# Given task
From the line that includes "Continue the OpenSCAD" to the last line of the records, inclusive, repeat each line exactly.

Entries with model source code

------------------------------------------------

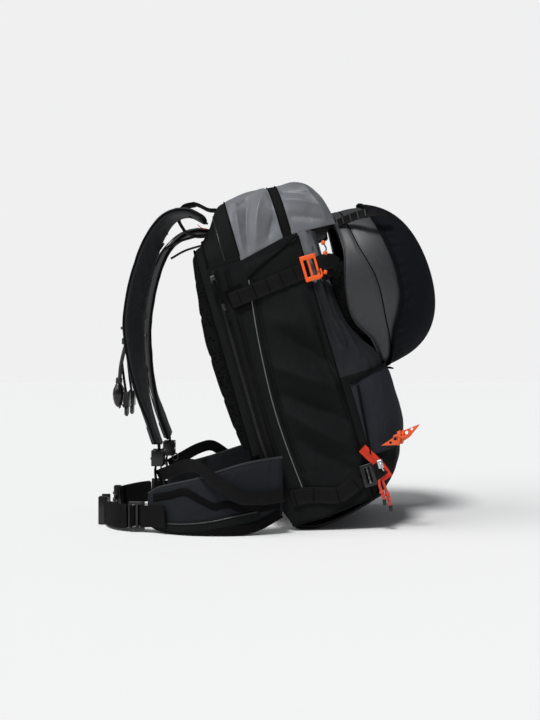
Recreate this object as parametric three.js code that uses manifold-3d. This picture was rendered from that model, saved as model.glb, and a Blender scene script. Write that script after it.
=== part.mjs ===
/**
 * Avalanche airbag backpack, standing on its base corner and on its hip wings, with a helmet carried in its holder.
 *
 * Units are millimetres. +Z is up, +X points from the wearer to the front of the pack, and -Y is the
 * wearer's left. The origin is the bottom centre of the whole object.
 * The bag is drawn in its own upright frame: x is the depth from the back panel, z runs up along the
 * back, and the whole bag leans back by LEAN_DEG about the rear corner of its base.
 */
import * as THREE from 'three';
import { mergeVertices } from 'three/addons/utils/BufferGeometryUtils.js';
import Module from 'manifold-3d';

const wasm = await Module();
wasm.setup();

// Driving dimensions
const LEAN_DEG = 16;
const CORNER_X = 54;
const GAP = 0.4;

const BAG = {
  rear: -36,
  seam: 117,
  bottom: 10,
  halfWidth: 126,
  topHalfWidth: 116,
  hoodEdge: 432,
  fabric: 3,
};
const DOOR = { bottom: 130, top: 478, halfWidth: 104, sheet: 2.5 };
const HELMET = { x: 151.7, z: 388.3, tiltDeg: 20, crown: 117, halfLength: 134, halfWidth: 105, shell: 2.5 };
const WING = { length: 210, thickness: 13, rootX: 20 };
const STRAP = { width: 62, thickness: 11, y: 76, twistDeg: 24 };
const WEBBING = { wide: 38, mid: 25, narrow: 20, slim: 15, thickness: 1.8 };

// Finishes
const FINISHES = {
  charcoal_fabric: [0x232425, 0.85, 0],
  coated_fabric: [0x4b4d50, 0.4, 0],
  stretch_fabric: [0x2c2f36, 0.8, 0],
  wing_fabric: [0x2f3136, 0.75, 0],
  strap_fabric: [0x26272a, 0.55, 0],
  holder_fabric: [0x17181b, 0.85, 0],
  foam_mesh: [0x1b1c1e, 0.9, 0],
  black_webbing: [0x141415, 0.7, 0],
  black_plastic: [0x121213, 0.45, 0],
  orange_metal: [0xe8541a, 0.35, 0.6],
  orange_plastic: [0xef5a22, 0.5, 0],
  red_cord: [0xd9301c, 0.7, 0],
  helmet_shell: [0x3b3d40, 0.6, 0],
  helmet_foam: [0x141416, 0.9, 0],
  airbag_fabric: [0xe24a1c, 0.6, 0],
  sheet_plastic: [0x2b2c2e, 0.5, 0],
  aluminium: [0xb9bcc0, 0.35, 0.9],
  power_plastic: [0x2a2b2d, 0.5, 0],
};

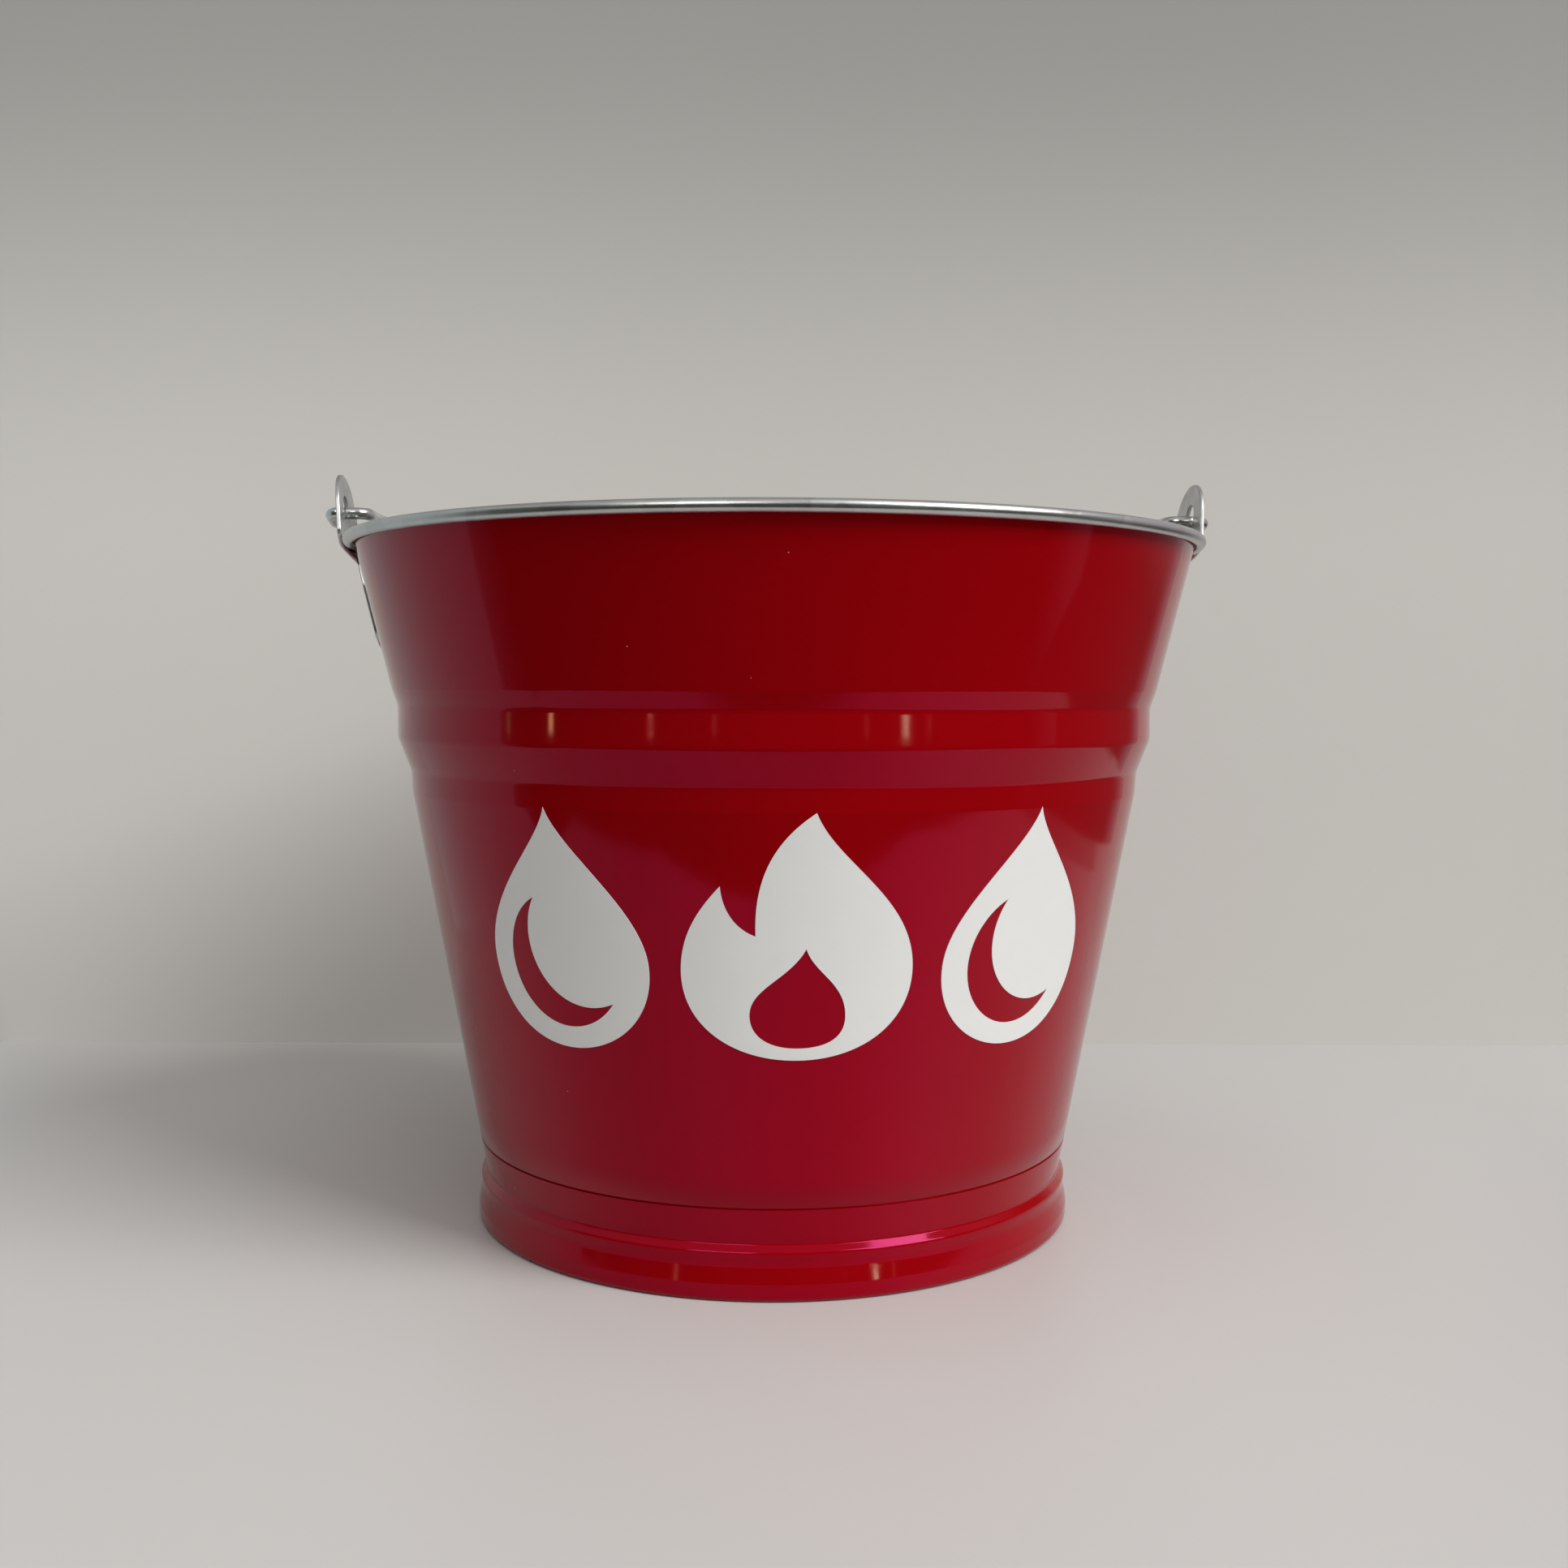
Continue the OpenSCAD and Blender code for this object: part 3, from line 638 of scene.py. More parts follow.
class BUCKET_OT_foot(bpy.types.Operator):
    """Builds the foot ring with its locking ledge, flare and rolled lower edge"""

    bl_idname = "bucket.foot"
    bl_label = "Foot ring"

    def execute(self, context):
        wall = context.scene.bucket_wall
        shape = Bucket(wall)
        hug = beside(shape.hug(0.9 * MM), -shape.tuck)
        roll = shape.bead
        face = shape.neck + shape.tuck + FLARE_OUT
        middle = np.array([face - roll, roll - 0.1 * MM])
        flare = rounded([
            (face, middle[1] + 0.2 * MM, 0), (face, FLARE_TOP, 4 * MM), (*hug[0], 4 * MM),
            (*hug[1], 0),
        ])
        path = np.vstack([arc(middle, roll, 80, 360, 56), flare, hug[2:]])
        outline = sheet_outline(path, wall.sheet, 6 * MM)
        outline[:, 1] = np.maximum(outline[:, 1], 0.0)
        count = context.scene.bucket_stage.segments
        angles = math.pi / 2 + np.linspace(0, 2 * math.pi, count, endpoint=False)
        tones = (np.arange(len(outline)) >= len(outline) // 2).astype(int)
        finishes = [
            bpy.data.materials["glossy_red_paint"],
            bpy.data.materials["galvanised_inside"],
        ]
        made = round_object("foot_sheet", outline, angles, finishes, True, tones)
        ride(made, "bucket", "foot_ring")
        return {"FINISHED"}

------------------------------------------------

# Solution to the problem
Continue the OpenSCAD and Blender code for this object: part 3, from line 638 of scene.py. More parts follow.
class BUCKET_OT_foot(bpy.types.Operator):
    """Builds the foot ring with its locking ledge, flare and rolled lower edge"""

    bl_idname = "bucket.foot"
    bl_label = "Foot ring"

    def execute(self, context):
        wall = context.scene.bucket_wall
        shape = Bucket(wall)
        hug = beside(shape.hug(0.9 * MM), -shape.tuck)
        roll = shape.bead
        face = shape.neck + shape.tuck + FLARE_OUT
        middle = np.array([face - roll, roll - 0.1 * MM])
        flare = rounded([
            (face, middle[1] + 0.2 * MM, 0), (face, FLARE_TOP, 4 * MM), (*hug[0], 4 * MM),
            (*hug[1], 0),
        ])
        path = np.vstack([arc(middle, roll, 80, 360, 56), flare, hug[2:]])
        outline = sheet_outline(path, wall.sheet, 6 * MM)
        outline[:, 1] = np.maximum(outline[:, 1], 0.0)
        count = context.scene.bucket_stage.segments
        angles = math.pi / 2 + np.linspace(0, 2 * math.pi, count, endpoint=False)
        tones = (np.arange(len(outline)) >= len(outline) // 2).astype(int)
        finishes = [
            bpy.data.materials["glossy_red_paint"],
            bpy.data.materials["galvanised_inside"],
        ]
        made = round_object("foot_sheet", outline, angles, finishes, True, tones)
        ride(made, "bucket", "foot_ring")
        return {"FINISHED"}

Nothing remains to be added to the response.